By the close of day four, the British singles contingent at SW19 had been thinned to a name. That reality — a home Slam with a single national still in either draw — is the kind of stat that gets read as crisis. It is also, on closer inspection, a more interesting story about depth, development pathways and the gap between a country's perennial hopes and its actual next generation.

How Fery got there

The match against Virtanen, a Finn ranked comfortably inside the top 100, was the second five-setter of Fery's grass-court season in style if not in scoreline. He dropped the opener 5-7, then broke early in the second to serve for a two-sets-to-one lead, was broken back, and won the set in a tie-break. From there the scoreboard ran in his favour.

The scoreline understates the difficulty of what happened between points. Fery had to absorb the heavier groundstrokes of a player who, on a fast surface, should in theory dictate. Instead, by the third set, it was Fery who was moving his opponent side to side and finishing at the net with the kind of understated volleying that Wimbledon crowds have historically reserved for home hopes. The BBC's day-four highlights reel featured a Fery forehand pass that drew an audible reaction from a Centre Court crowd who had largely turned up for other matches; he was not on Centre Court.

Fery's route through the draw has been quieter than the headlines suggest a British third-round appearance should be. He is a wildcard, awarded on form and project rather than ranking, and the LTA's decision to hand him one is now being quietly vindicated. A wildcard does not need to win a tournament; it needs to show that the gap between the domestic challenger circuit and the ATP main tour is bridgeable. Against Virtanen, Fery showed exactly that.

The thinning of the home contingent

The numbers are stark and worth stating plainly. Before play began on 2 July 2026, multiple British men and women were in the first and second round draws. By the close of day four, Fery was the last one left. Katie Swan, the other British name the BBC highlighted on its day-four best-shots montage, had also featured but had not advanced to the same stage.

There are two competing ways to read that. The first, and the one most likely to fill opinion columns in the days ahead, is that British tennis is in crisis — that the post-Murray generation has failed to materialise and that the LTA's pathway is not producing players capable of competing at the top of the sport. The second, more cautious read, is that home Slam runs have always been front-loaded in the early rounds; the British women's and men's draws have been lighter on seeded names than usual this year, which compresses the timeline on which a home player is expected to go deep.

Both reads have evidence behind them. A generation that has not produced a men's slam winner since Andy Murray's 2016 title is, by definition, a generation that has underperformed relative to its resources. At the same time, the field at Wimbledon is unusually deep in 2026; several seeded players have already gone out to unseeded opponents, which suggests that the surface is producing upsets across the board rather than singling out British hopes.

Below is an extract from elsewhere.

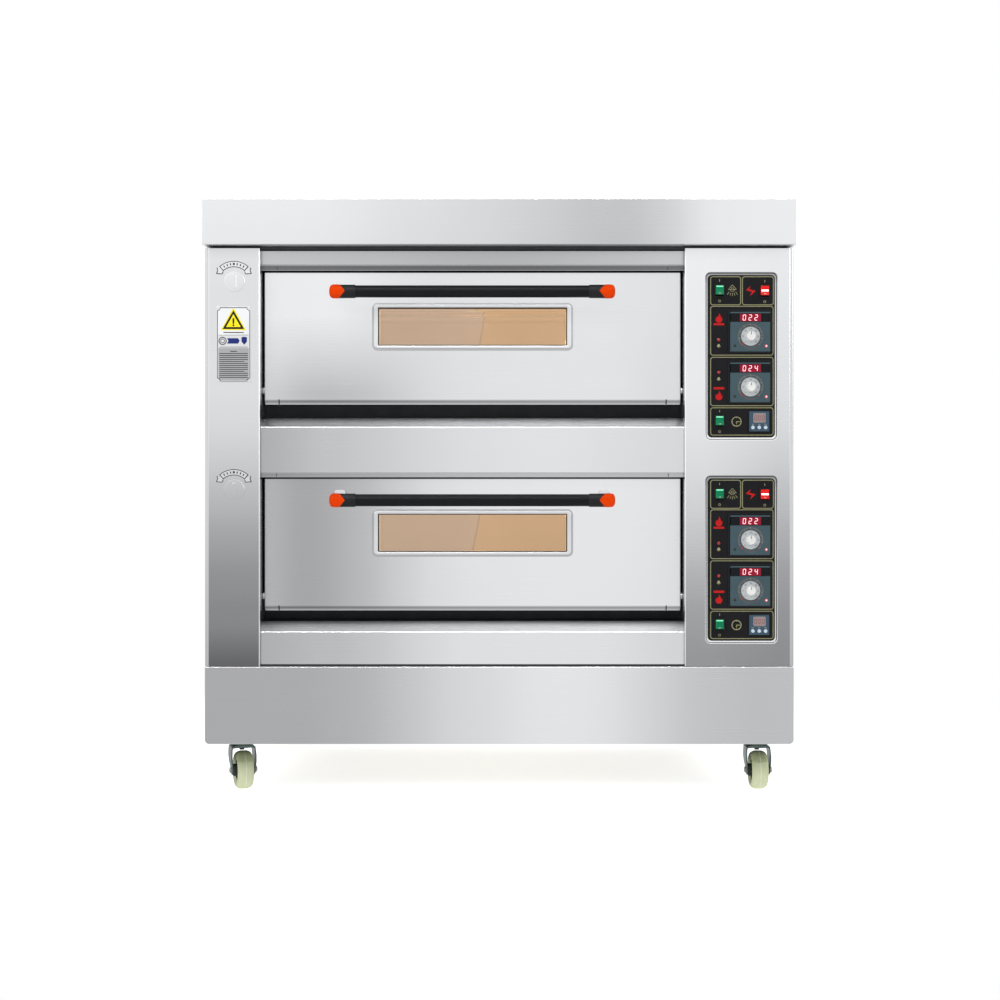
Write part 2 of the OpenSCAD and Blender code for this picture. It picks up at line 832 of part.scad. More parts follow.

What Fery's run actually signals

Strip the nationality out of it and the tennis case is more straightforward. Fery is a player who has spent two seasons working his way up the ATP Challenger circuit, picking up wins on faster surfaces, and earning the right to be considered a project rather than a curiosity. The wildcard is a recognition that the pathway has produced someone who can play the game at this level, even if the ranking has not caught up.

For the LTA, that distinction matters more than the headline. British tennis does not need a third-round Wimbledon run once every five years; it needs a funnel that produces two or three players a year who can hold a top-100 ranking and beat top-50 opponents on their day. Fery's win over Virtanen, ranked inside the top 100, is evidence the funnel is functioning. Whether it produces a second or third name alongside him is the question the rest of the season will start to answer.

There is also a structural point worth making. Fery is French-born and holds dual nationality, which means the run that is being read as a British story is also, quietly, a story about how the LTA identifies and integrates players who arrive through non-traditional routes. The French federation's loss is British tennis's present gain. That is not a scandal; it is how modern player development works at the elite level, and pretending otherwise obscures more than it reveals.

Stakes for the rest of the fortnight

The third round is where Wimbledon's draw traditionally tightens. The unseeded players who survive to this stage run into seeded opponents, often on the bigger courts, often in conditions that reward a specific kind of grass-court composure. Fery will discover who he plays on Friday, and the match will be the first occasion on which a British crowd is officially invested in a single result rather than scanning the order of play for several.

The structural stakes are modest but real. A third-round appearance earns ranking points, prize money and — most importantly for a wildcard — the right to be considered for direct entry into future events rather than relying on discretionary wildcards. It is the difference between a player whose career runs on selection and a player whose career runs on ranking. For Fery, a further win on Friday would mark the point at which he stops being a project and starts being an ATP-level opponent by trade.

What remains uncertain is how much the surface and the field are doing for him. Several seeded players have already gone out in the first two rounds, which suggests that conditions are levelling the playing field in ways that reward form over pedigree. A third-round exit would still be a strong result; a fourth-round run would be the kind of statement that recalibrates how British tennis talks about its next generation for the rest of the year.

How Monexus framed this: a single-source wire day, with the BBC's day-four reporting as the spine of the story. The piece treats Fery's run as a structural story about player development rather than a sentimental one about a lone flag-bearer, and resists the urge to frame a third-round Wimbledon appearance as either a crisis or a coronation.